#### Exercise aim
Every line of the data must be copied exactly.
----------------------------------------
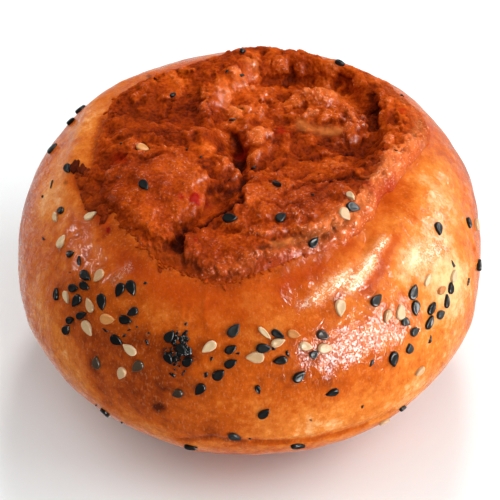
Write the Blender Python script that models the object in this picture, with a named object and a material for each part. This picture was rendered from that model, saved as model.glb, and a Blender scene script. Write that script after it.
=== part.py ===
# Kimchi cheese brioche bun: a round glazed bun whose kimchi and cheese topping is baked into a well in its
# top, with black and white sesame seeds on the crust and the topping.
# The origin is at the middle of the flat foot, +Z is up and the front faces -Y. Lengths are in millimetres,
# and each mesh turns them into metres. Azimuths are in degrees from the front, positive towards +X.
import math
import random

import bmesh
import bpy
import numpy as np
from mathutils import Matrix, Vector, noise

mm = 0.001

# Crust: two superellipses that meet at the belly
bunRadius = 48.0
bellyHeight = 28.2
domeRise = 33.3
upperPower = 2.35
lowerPower = 2.1
lowerReach = 32.4  # depth that the lower curve would have, were it not cut off by the flat foot

bulges = (  # azimuth, half-width in degrees, height, half-height, and how far the crust stands out there
    (-72, 30, 24, 13, 1.0),
    (48, 24, 24, 11, 0.5),
    (130, 16, 50, 8, 0.6),
    (-165, 26, 51, 8, -0.8),
)

edgeFolds = (  # azimuth, half-width in degrees, distance out from the topping's edge, half-width, height
    (-112, 38, 4.0, 2.6, 1.1),
    (58, 42, 0.8, 3.0, -0.9),
)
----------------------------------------
#### Task answer
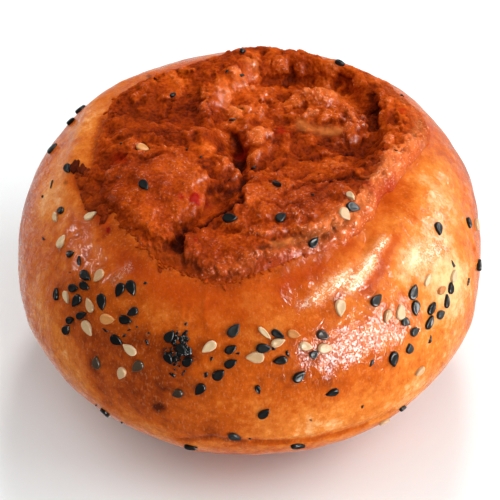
Write the Blender Python script that models the object in this picture, with a named object and a material for each part. This picture was rendered from that model, saved as model.glb, and a Blender scene script. Write that script after it.
=== part.py ===
# Kimchi cheese brioche bun: a round glazed bun whose kimchi and cheese topping is baked into a well in its
# top, with black and white sesame seeds on the crust and the topping.
# The origin is at the middle of the flat foot, +Z is up and the front faces -Y. Lengths are in millimetres,
# and each mesh turns them into metres. Azimuths are in degrees from the front, positive towards +X.
import math
import random

import bmesh
import bpy
import numpy as np
from mathutils import Matrix, Vector, noise

mm = 0.001

# Crust: two superellipses that meet at the belly
bunRadius = 48.0
bellyHeight = 28.2
domeRise = 33.3
upperPower = 2.35
lowerPower = 2.1
lowerReach = 32.4  # depth that the lower curve would have, were it not cut off by the flat foot

bulges = (  # azimuth, half-width in degrees, height, half-height, and how far the crust stands out there
    (-72, 30, 24, 13, 1.0),
    (48, 24, 24, 11, 0.5),
    (130, 16, 50, 8, 0.6),
    (-165, 26, 51, 8, -0.8),
)

edgeFolds = (  # azimuth, half-width in degrees, distance out from the topping's edge, half-width, height
    (-112, 38, 4.0, 2.6, 1.1),
    (58, 42, 0.8, 3.0, -0.9),
)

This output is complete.